Anonymous Coward says:

This summary asserts that “the big problem is that the company’s net catches lots of innocent people.” What evidence, besides the claims of people who have received the letters, is there to make the affirmative claim that they are innocent?

Furthermore, has anyone seen one of these particular letters? The firm sending them out claims that the recipient is the original point of contact since they own the Internet account in question, but is not directly accused.

Anonymous Coward says:

Re: Re: Re:

So you recognize no distinction between actual innocence and the legal presumption of innocence?

By your reasoning, every accusation or investigation is then against an “innocent” person until there has been an adjudicated court case. Every person pulled over by a police officer is thus innocent of speeding. Every person arrested for anything is an innocent person being held against their will! And, of course, OJ is innocent of killing his wife. What a travesty!
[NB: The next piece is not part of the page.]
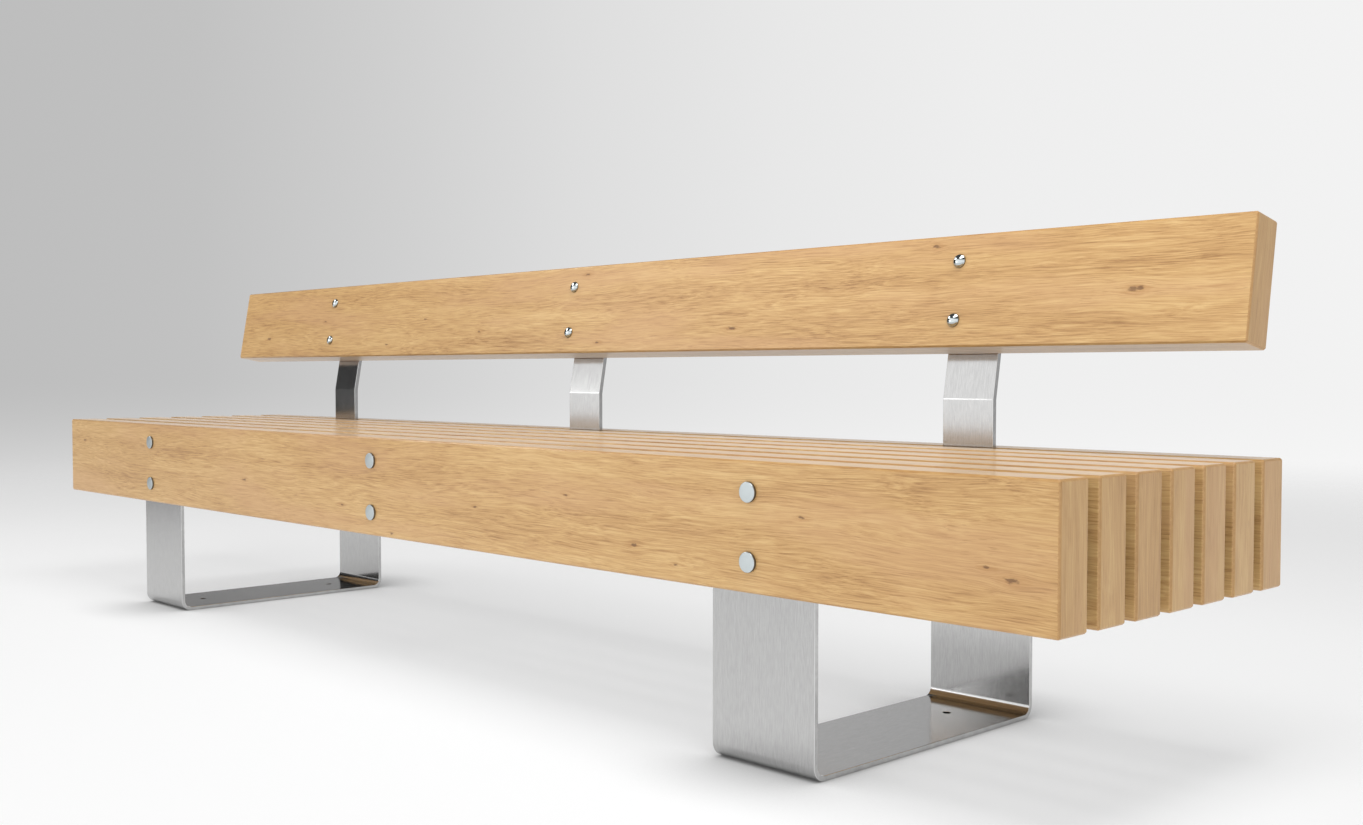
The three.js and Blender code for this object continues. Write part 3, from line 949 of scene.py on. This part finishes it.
def build_world():
    """The studio's walls, with greys of their own for the camera, for reflections and for soft light."""
    world = bpy.data.worlds.new("studio")
    bpy.context.scene.world = world
    world.use_nodes = True
    g = Graph(world.node_tree)
    x, y, z = g.split(g.node("ShaderNodeTexCoord").outputs["Generated"])
    heading = g.math("ARCTAN2", g.math("MULTIPLY", x, -1.0), y)
    heading = g.math("ADD", g.math("DIVIDE", heading, 2 * math.pi), 0.5)

    seen = heading_ramp(g, heading, BACKDROP)
    seen = g.blend(g.span(z, *BACKDROP_FOOT, 1.0, 0.0), seen, rgba(BACKDROP_FLOOR))

    lit = heading_ramp(g, heading, SURROUND)
    lit = g.blend(g.span(z, *SURROUND_TOP), lit, rgba(SURROUND_CEILING))
    lit = g.blend(g.span(z, *SURROUND_FOOT, 1.0, 0.0), lit, rgba(SURROUND_FLOOR))

    mirrored_low = heading_ramp(g, heading, MIRRORED_LOW)
    mirrored_high = heading_ramp(g, heading, MIRRORED_HIGH)
    mirrored = g.blend(g.span(z, *MIRRORED_MIDDLE), mirrored_low, mirrored_high)
    mirrored = g.blend(g.span(z, *MIRRORED_TOP), mirrored, rgba(MIRRORED_CEILING))
    mirrored = g.blend(g.span(z, *MIRRORED_FOOT, 1.0, 0.0), mirrored, rgba(MIRRORED_FLOOR))

    path = g.node("ShaderNodeLightPath")
    is_repeat = g.math("GREATER_THAN", path.outputs["Glossy Depth"], REPEAT_DEPTH)
    loss = g.math("MULTIPLY", is_repeat, g.span(z, *REPEAT_FOOT, 0.0, REPEAT_LOSS))
    mirrored = g.blend(loss, mirrored, rgba(0.0))
    colour = g.blend(path.outputs["Is Glossy Ray"], lit, mirrored)
    colour = g.blend(path.outputs["Is Camera Ray"], colour, seen)
    background = g.node("ShaderNodeBackground", {"Color": colour, "Strength": 1.0})
    g.node("ShaderNodeOutputWorld", {"Surface": background.outputs[0]})


def build_floor():
    """A pale floor that turns into the backdrop with distance, and that is clear from below."""
    bm = bmesh.new()
    bmesh.ops.create_grid(bm, x_segments=8, y_segments=8, size=FLOOR_HALF_SIZE)
    floor = piece_of("floor", bm)
    floor.location.z = FLOOR_Z
    material, g = new_material("floor")
    place = g.node("ShaderNodeTexCoord").outputs["Object"]
    distance = g.vector("LENGTH", g.vector("MULTIPLY", place, (1, 1, 0)))
    reflected = g.node("ShaderNodeLightPath").outputs["Is Glossy Ray"]
    reflected_gone = g.math("MULTIPLY", g.span(distance, *REFLECTED_FLOOR_FADE), reflected)
    gone = g.math("MAXIMUM", g.span(distance, *FLOOR_FADE), reflected_gone)
    gone = g.math("MAXIMUM", gone, g.node("ShaderNodeNewGeometry").outputs["Backfacing"])

    white = g.node("ShaderNodeBsdfDiffuse", {"Color": rgba(FLOOR_WHITE)})
    openness = g.node("ShaderNodeAmbientOcclusion", {"Distance": CONTACT_REACH}, samples=CONTACT_SAMPLES)
    contact = g.math("POWER", openness.outputs["AO"], CONTACT_DEPTH)
    glow = g.node("ShaderNodeEmission", {"Color": rgba(FLOOR_GLOW), "Strength": contact})
    lit = g.node("ShaderNodeMixShader", {0: FLOOR_GLOW_SHARE, 1: white.outputs[0], 2: glow.outputs[0]})
    clear = g.node("ShaderNodeBsdfTransparent")
    mix = g.node("ShaderNodeMixShader", {0: gone, 1: lit.outputs[0], 2: clear.outputs[0]})
    g.node("ShaderNodeOutputMaterial", {"Surface": mix.outputs[0]})
    floor.data.materials.append(material)


def softbox(name, azimuth, elevation, distance, width, height, radiance):
    """A soft area light that looks at the bench."""
    around, up = math.radians(azimuth), math.radians(elevation)
    away = Vector((-math.sin(around) * math.cos(up), -math.cos(around) * math.cos(up), math.sin(up)))
    light = bpy.data.lights.new(name, "AREA")
    light.shape = "RECTANGLE"
    light.size, light.size_y = width, height
    light.energy = radiance * math.pi * width * height
    lamp = bpy.data.objects.new(name, light)
    lamp.location = LIGHT_TARGET + away * distance
    lamp.rotation_mode = "QUATERNION"
    lamp.rotation_quaternion = (-away).to_track_quat("-Z", "Y")
    bpy.context.scene.collection.objects.link(lamp)


def build_camera():
    data = bpy.data.cameras.new("camera")
    data.sensor_width = CAMERA_SENSOR
    data.lens = CAMERA_LENS
    data.shift_y = CAMERA_SHIFT
    data.clip_start, data.clip_end = CAMERA_CLIP
    camera = bpy.data.objects.new("camera", data)
    camera.location = CAMERA_PLACE
    camera.rotation_euler = (math.radians(90 - CAMERA_DIP), 0, math.radians(CAMERA_HEADING))
    bpy.context.scene.collection.objects.link(camera)
    bpy.context.scene.camera = camera


# ---------------------------------------------------------------- assembly

# Knots in each board: how far along from its middle, how far up from its middle, and how big
SEAT_KNOTS = {
    1: (
        (-1.41, 0.042, 3.5 * MM), (-0.52, -0.015, 4 * MM), (-0.11, -0.042, 3 * MM), (0.07, -0.085, 3 * MM),
        (0.34, -0.016, 3 * MM), (0.59, 0.020, 2.5 * MM), (0.755, -0.047, 4 * MM), (0.85, -0.068, 3 * MM),
        (1.10, 0.021, 3 * MM), (1.40, -0.018, 3 * MM), (1.435, -0.031, 5 * MM),
    ),
    2: ((-0.70, 0.02, 4 * MM), (1.46, 0.045, 5 * MM)),
    3: ((0.25, -0.03, 5 * MM), (1.10, 0.05, 3 * MM)),
    4: ((-1.10, 0.04, 4 * MM), (0.60, -0.02, 5 * MM)),
    5: ((-0.20, 0.01, 5 * MM), (1.30, -0.05, 3 * MM)),
    6: ((0.90, 0.03, 4 * MM), (-1.25, -0.04, 4 * MM)),
    7: ((-0.85, 0.02, 5 * MM), (0.35, -0.05, 4 * MM), (1.20, 0.03, 5 * MM)),
}
BACK_KNOTS = (
    (-1.34, -0.041, 5 * MM), (-1.04, 0.001, 3 * MM), (-0.72, -0.066, 3 * MM), (-0.56, -0.005, 3 * MM),
    (-0.33, -0.041, 3 * MM), (0.04, 0.076, 3.5 * MM), (0.10, -0.073, 3 * MM), (0.49, -0.052, 5 * MM),
    (0.95, 0.078, 4 * MM), (1.323, -0.010, 6 * MM),
)


def build_bench():
    """Every piece of the bench, each in place of its CAD node."""
    steel = brushed_steel()
    # The last number given to each is how strong the painted shade on its sides is
    plated = bright_steel("plated_steel", roughness_low=0.36, roughness_high=0.44, side_shade=0.9)
    polished = bright_steel("polished_steel", roughness_low=0.06, roughness_high=0.12, side_shade=0.7)
    capped = bright_steel("capped_steel", roughness_low=0.10, roughness_high=0.18, side_shade=0.0)
    nylon = black_nylon()
    for number in range(1, SEAT_BOARDS + 1):
        node = f"seat_board_{number}"
        cutters = hole_cutters("seat_bolt", node, 0.0, SEAT_HOLE_RADIUS)
        if number in (1, SEAT_BOARDS):
            cutters += mortise_cutters(node)
        board(node, 0.0, timber(f"oak_{number}", number, SEAT_KNOTS[number]), cutters)
    cutters = hole_cutters("back_bolt", "back_board", BACK_TILT, BACK_HOLE_RADIUS)
    oak = timber("oak_back", SEAT_BOARDS + 1, BACK_KNOTS, BACK_BOARD_SHADE)
    board("back_board", BACK_TILT, oak, cutters)
    for station in LEG_STATIONS:
        leg(station, steel)
    for station in STATIONS:
        back_support(station, steel)
        for index in range(1, SEAT_BOARDS):
            spacer(station, index, nylon)
        for level in LEVELS:
            end = f"{station}_{level}"
            bolt(f"seat_bolt_{end}", 0.0, seat_head(), SEAT_HEAD_HEIGHT, SEAT_ROD_RADIUS, plated)
            cap_nut(f"seat_nut_{end}", 0.0, SEAT_ROD_RADIUS, capped)
            bolt(f"back_bolt_{end}", BACK_TILT, dome_head(), DOME_HEIGHT, BACK_SHANK_RADIUS, polished)
            cap_nut(f"back_nut_{end}", BACK_TILT, BACK_SHANK_RADIUS, capped)


bpy.context.scene.view_settings.view_transform = "Standard"
build_world()
build_bench()
build_floor()
for light_name, light_setup in SOFTBOXES.items():
    softbox(light_name, *light_setup)
build_camera()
The sense in which it’s used in the Techdirt article, of course, is one of actual (not presumed) innocence.

So the proper question would be ‘what evidence, besides the flimsy recording of an IP address, is there to make the claim that they are NOT innocent?

Yes, that is a proper question and we should make sure that is answered. But you would only ask that if someone is making an affirmative claim of guilt, and of course nobody seems to want to demonstrate that either. As I asked, has anyone demonstrated that the letter recipients have been formally accused of anything? The linked articles do not show the source documents (the letters sent out that might contain an actual accusation), and the narrative in the articles contains statements from the firm sending them out that the recipients are not, in fact, themselves accused.

btrussell (profile) says:

Re: Re: Re: Re:

“As I asked, has anyone demonstrated that the letter recipients have been formally accused of anything? The linked articles do not show the source documents (the letters sent out that might contain an actual accusation), and the narrative in the articles contains statements from the firm sending them out that the recipients are not, in fact, themselves accused.”

Sued for what if there is no accusation?

RD says:

Re: Re: Re:

“I think you’re in the wrong country to be asking that. You see, in America you are presumed innocent until PROVEN guilty. So the proper question would be ‘what evidence, besides the flimsy recording of an IP address, is there to make the claim that they are NOT innocent?'”

This used to be true, should be true, and still exists somewhere in the midst of a constitution that is more and more being ignored, but sadly, there is no more “innocent unless (and its UNLESS not UNTIL. UNTIL implies inevitability) proven guilty.”

Richard (profile) says:

Re: Re:

has anyone seen one of these particular letters?

Have a look at the responses to the digital economy bill – there are plenty there from genuinely innocent people who have been accused.

Digiprotect uses an automated software process to detect infringers. The chances of that software being error free (as with ANY software) are pretty much zero.

Alternatively look at

http://beingthreatened.yolasite.com/press-index.php

For the full rundown.

OMG! says:

Simple Question

Am I exempt from accusation, if I do not have an internet connection?

On the surface, this may seem like a stupid question … but think about it.

There are those out there that do not have internet connection. Some of them will receive one of those letters. So … then what? They are guilty until they prove they do not have an internet connection ???

essequemodeia (user link) says:

well then

Dear DigiProtect,

I received your letter detailing my exploits as a media pirate. Of course I am totally innocent of said practices, and I would like to proffer an alternate view. I understand that your business practices include extorting money from innocent people by threatening them with a lawsuit. In contrast, I would like to bring up the concept of a class-action lawsuit, against you, initiated by all of the innocent people you have robbed money from. Of course, it doesn’t have to progress to that point. If you would, oh I dunno, send me $500 USD I think we can avoid such a potentially harmful outcome.